STEP 04: create a setup file

touch setup.py

paste the below content in the setup.py file and make the necessary changes as per your user ID-

from setuptools import setup

with open("README.md", "r", encoding="utf-8") as f:
    long_description = f.read()

setup(
    name="src",
    version="0.0.1",
    author="sobz2019",
    description="A small package for dvc ml pipeline demo",
    long_description=long_description,
    long_description_content_type="text/markdown",
    url="https://github.com/sobz2019/dvc-ML-demo-AIOps",
    author_email="sobz87@gmail.com",
    packages=["src"],
    python_requires=">=3.10",
    install_requires=[
        'dvc',
        'pandas',
        'scikit-learn'
    ]
)

STEP 05: create requirement file and install dependencies

touch .gitignore
touch requirements.txt
        dvc
        pandas
        scikit-learn
        
        #local packages -
        -e .
 pip install -r requirements.txt

STEP 06: initialize dvc

dvc init

STEP 07: create the config file

touch config/config.yml

content of config.yml -

data_source: http://archive.ics.uci.edu/ml/machine-learning-databases/wine-quality/winequality-red.csv

artifacts: 
  artifacts_dir: artifacts
  raw_local_dir: raw_local_dir
  raw_local_file: data.csv

STEP 08: create the stage 01 python file and all_utils file:

touch src/stage_01_load_save.py src/utils/all_utils.py

content of both these files can be refererd from the corresponding folder

STEP 09: create the dvc.yaml file and add the stage 01:

touch dvc.yaml

content of dvc.yaml file -

stages:
  load_data:
    cmd: python src/stage_01_load_save.py --config=config/config.yaml
    deps:
      - src/stage_01_load_save.py
      - src/utils/all_utils.py
      - config/config.yaml
    outs:
      - artifacts/raw_local_dir/data.csv

STEP 11: run the dvc repro command

dvc repro

STEP 12: push the changes to remote repository

git add .
git commit -m "stage 01 added"
git push origin main

Step 13: For Data Versioning using DVC

13.1- Add your CSV file to DVC

dvc add data.csv

This command will: • Move data.csv to the .dvc directory. • Create a .dvc file (data.csv.dvc) that contains the tracking information for your data file.

13.2- Commit the changes:

Commit the changes to Git, including the DVC file and the .gitignore updates.

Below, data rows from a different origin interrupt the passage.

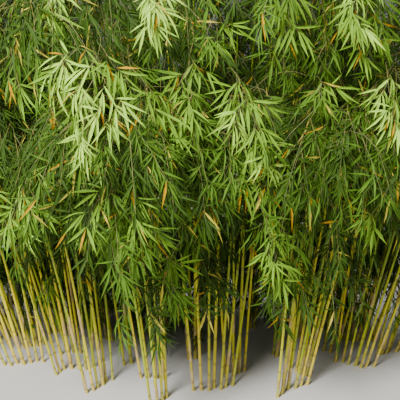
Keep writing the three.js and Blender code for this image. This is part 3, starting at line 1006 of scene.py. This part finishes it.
lowest = seat[..., 2] + np.minimum(0, along[..., 2]) * length
kept = (chances(own, 47) < LEAVES_LEFT) & (lowest > LOWEST_LEAF)
tip = seat + along * length[..., None]
kept &= ((tip > np.array(cad_box[0])) & (tip < np.array(cad_box[1]))).all(axis=-1)

turned = chances(own, 48)
green = turned >= TURNED_SHARE
pale = painted_light[:, None] >= PAINTED_SUNLIT_FROM
fresh = (painted_light[:, None] >= PAINTED_LIT_FROM) & ~pale
middle = (painted_light[:, None] >= MIDDLE_FROM) & ~pale & ~fresh
# Four lit and shaded copies of one leaf green are painted light and shade; straw and amber are the leaves'
# own.
TINTS = (
    ("amber", (0.36, 0.2, 0.0005), plain_leaf, turned < AMBER_SHARE),
    ("straw", (0.40, 0.34, 0.04), plain_leaf, (turned >= AMBER_SHARE) & ~green),
    ("pale", (0.315, 0.52, 0.06), fine_leaf, green & pale),
    ("fresh", (0.15, 0.285, 0.02), fine_leaf, green & fresh),
    ("middle", (0.066, 0.14, 0.009), plain_leaf, green & middle),
    ("deep", (0.029, 0.064, 0.004), plain_leaf, green & ~pale & ~fresh & ~middle),
)
for tint, base_colour, leaf_shape, members in TINTS:
    finish, surface, shader = principled(f"leaf_{tint}")
    place = surface.add("ShaderNodeTexCoord", output="Object")
    ribs = place.add("ShaderNodeTexNoise", {"Vector": place, "Detail": 2.0, "Scale": LEAF_RIBS})
    relief = ribs.add("ShaderNodeBump", {"Strength": 0.2, "Distance": 0.0008, "Height": ribs})
    shader.inputs["Base Color"].default_value = (*base_colour, 1)
    shader.inputs["Specular IOR Level"].default_value = 0.15
    feed(0.55 + ribs * 0.2, shader, "Roughness")
    feed(relief, shader, "Normal")
    seats, turns, sizes = (values[kept & members] for values in (seat, turn, size))
    for part in range(math.ceil(len(seats) / LEAVES_PER_PIECE)):
        rows = slice(part * LEAVES_PER_PIECE, (part + 1) * LEAVES_PER_PIECE)
        piece = points_object(f"leaves_{tint}_{part + 1}", seats[rows], turns[rows], sizes[rows])
        piece = grown(piece, scatter, scatter_inputs, Shape=leaf_shape, Finish=finish)
        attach(piece, "root")
        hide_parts(*plumes)
for shape in (fine_leaf, plain_leaf):
    bpy.data.objects.remove(shape)

# The studio has a plain pale floor, a large soft light in front and above, and a weaker one behind.
FLOOR_REACH = 30
LIGHTS_AIM = Vector((0, 0, 1.2))

floor = bpy.data.meshes.new("floor")
corners = [(x * FLOOR_REACH, y * FLOOR_REACH, 0) for x, y in ((-1, -1), (1, -1), (1, 1), (-1, 1))]
floor.from_pydata(corners, [], [(0, 1, 2, 3)])
floor = bpy.data.objects.new("floor", floor)
bpy.context.collection.objects.link(floor)
floor_finish, _, shader = principled("floor_paper")
shader.inputs["Base Color"].default_value = (0.62, 0.6, 0.56, 1)
shader.inputs["Roughness"].default_value = 0.9
floor.data.materials.append(floor_finish)


def soft_light(name, place, watts, width):
    light = bpy.data.objects.new(name, bpy.data.lights.new(name, "AREA"))
    light.data.energy, light.data.size = watts, width
    light.location = place
    light.rotation_euler = (Vector(place) - LIGHTS_AIM).to_track_quat("Z", "Y").to_euler()
    bpy.context.collection.objects.link(light)


soft_light("key", (-2.8, -7.0, 6.0), 1950, 2.4)
soft_light("back", (3, 7, 6), 450, 4)
world = bpy.data.worlds.new("studio")
world.use_nodes = True
world.node_tree.nodes["Background"].inputs["Color"].default_value = (1, 0.99, 0.96, 1)
world.node_tree.nodes["Background"].inputs["Strength"].default_value = 0.18
bpy.context.scene.world = world
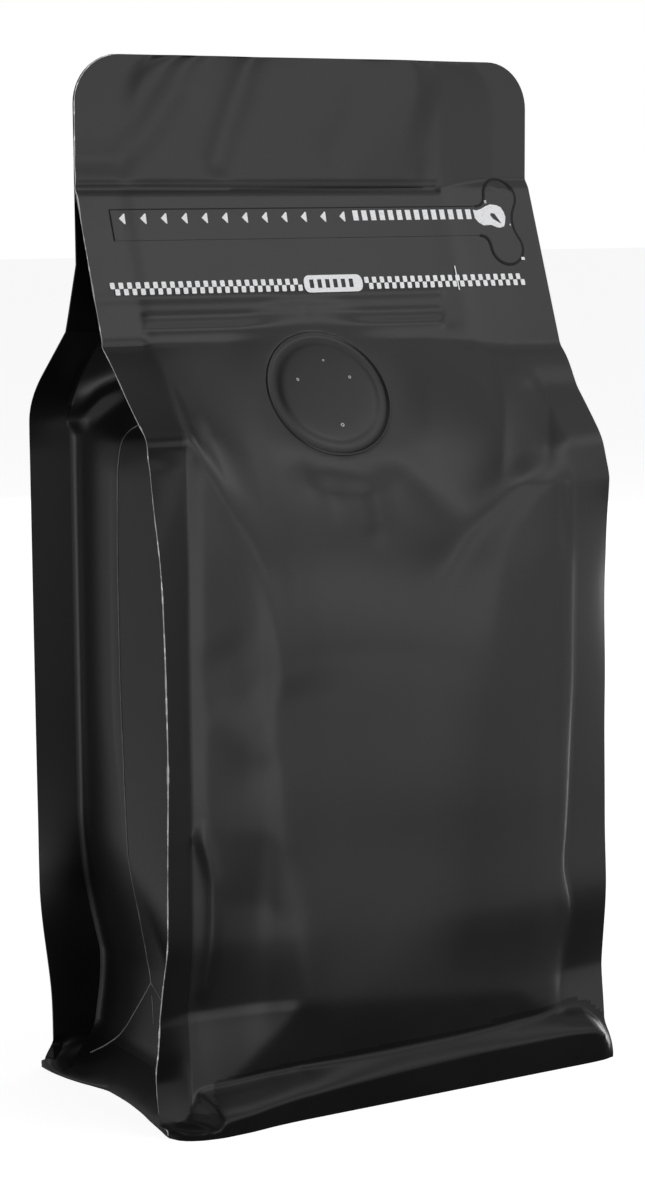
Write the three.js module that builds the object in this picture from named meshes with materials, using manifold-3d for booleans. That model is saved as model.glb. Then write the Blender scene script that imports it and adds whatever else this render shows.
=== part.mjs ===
// A flat-bottom coffee bag, shut and full, with a one-way valve and a pull-tab tear strip.
// Millimetres, +Z up. The front faces -Y, and the origin is on the floor under the middle of the bag.

import * as THREE from 'three';
import { mergeVertices } from 'three/addons/utils/BufferGeometryUtils.js';
import Module from 'manifold-3d';

const wasm = await Module();
wasm.setup();

// ---- Driving dimensions -------------------------------------------------------------------------

const BAG_WIDTH = 120;
const BAG_HEIGHT = 237;
const SEAL_WIDTH = 9.5; // the welded fin that stands out along each upright corner
const FIN_THICKNESS = 0.9; // the two films of a fin, with the air that the cut edge lets in
const HEADER_THICKNESS = 1; // all the layers of the flat top, pressed together
const TOP_CORNER_RADIUS = 11;

const FRONT_Y = -30.5; // the front fins' roots, at mid height
const BACK_Y = 30;
const HEADER_Y = 4.4; // front face of the flat top

// Heights of the bag's changes of shape
const HEADER_CREASE_Z = 208; // the layers part here, and both walls lean outwards below it
const HEADER_BOTTOM_Z = 172; // the stiff zipper zone ends, and the shoulder starts
const GUSSET_TUCK_Z = 151; // the side folds inwards above this
const GUSSET_VEE_Z = 30; // the side crease splits into two here
const UNDERCUT_Z = 30; // the walls curve in below this, down to the hem
const HEM_ROOT_Z = 12;
const HEM_TOP_Z = 9.2;

const HEADER_LEAN = 0.372; // how far the front comes forward for each millimetre down

// The back wall stays upright for a while, leans, and then turns into its shoulder
const BACK_LEAN_TOP_Z = 191;
const BACK_BEND_Z = 176;
const BACK_HEADER_LEAN = 0.4;
const BACK_SHOULDER_SLOPE = 1.18;

// The shoulder's slope at the left corner, across the middle, and at the right corner
const SHOULDER_SLOPE = { left: 1.25, middle: 0.67, right: 0.75 };
const SHOULDER_LEFT_REACH = 11; // width over which the left corner's steep slope fades out
const SHOULDER_ROUNDING = 0.0028; // the slope eases as the shoulder comes down

const BELLY = { front: 4.2, back: 3.4 }; // how far the full bag bulges between its fins
const UNDERCUT = 3.9;

// The hem is a skirt that flares at its corners. Its lower edge waves a little, at the left of the
// front and at the back of the left side.
const HEM = { left: -58.4, right: 60.2, front: -34.6, back: 31.4, frontLeftRadius: 5, radius: 1.5 };
const HEM_FLARE = { left: 0.9, right: 4.2, lowZ: 2.5, highZ: 8 };
const HEM_WAVE = { frontX: -49, frontWidth: 8, frontDepth: 2.7, sideY: 11, sideDepth: 2.4 };
const HEM_LEAN = 0.08; // how much further in the hem's foot is than its top

const VALVE_CENTRE = { x: -7.6, z: 161.7 };
const VALVE = { radius: 15.5, rim: 0.55, rimWidth: 0.9, sunk: -0.35, plateau: 0.75, plateauRadius: 12.1, body: 2.6 };
const CLEARANCE = 0.3;

const STRIP = { left: -51.8, right: 46, low: 196.1, high: 202.9, thickness: 0.5 };
const TAB_LOBE = { radius: 4.3, upper: { x: 51.3, z: 203.9 }, lower: { x: 50.4, z: 193.3 } };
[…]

git add data.csv.dvc .gitignore
git commit -m "Add data.csv to DVC"

13.3- Store the data remotely:

To ensure that your data is backed up and can be retrieved later, configure a remote storage (this could be S3, Google Drive, SSH, etc.). Here’s an example using an S3 bucket:

dvc remote add -d myremote s3://mybucket/path

or

If u want to setup a local DVC remote

You can specify a directory in your project to act as the local remote storage. Let's say you want to use a directory named .dvcstore within your project folder

dvc remote add -d localremote .dvcstore

13.4- Push the data to the local remote:

dvc push

13.5- Making and tracking changes:

When you make changes to data.csv, you need to re-add it to DVC and commit the changes.

dvc add data.csv
git add data.csv.dvc
git commit -m "Update data.csv with new changes"
dvc push

13.6- Retrieving previous versions:

If you want to go back to a previous version of your data, you can use Git to checkout the corresponding commit and then use DVC to retrieve the data file.

git log # Find the commit hash you want to revert to
git checkout <commit-hash>
dvc checkout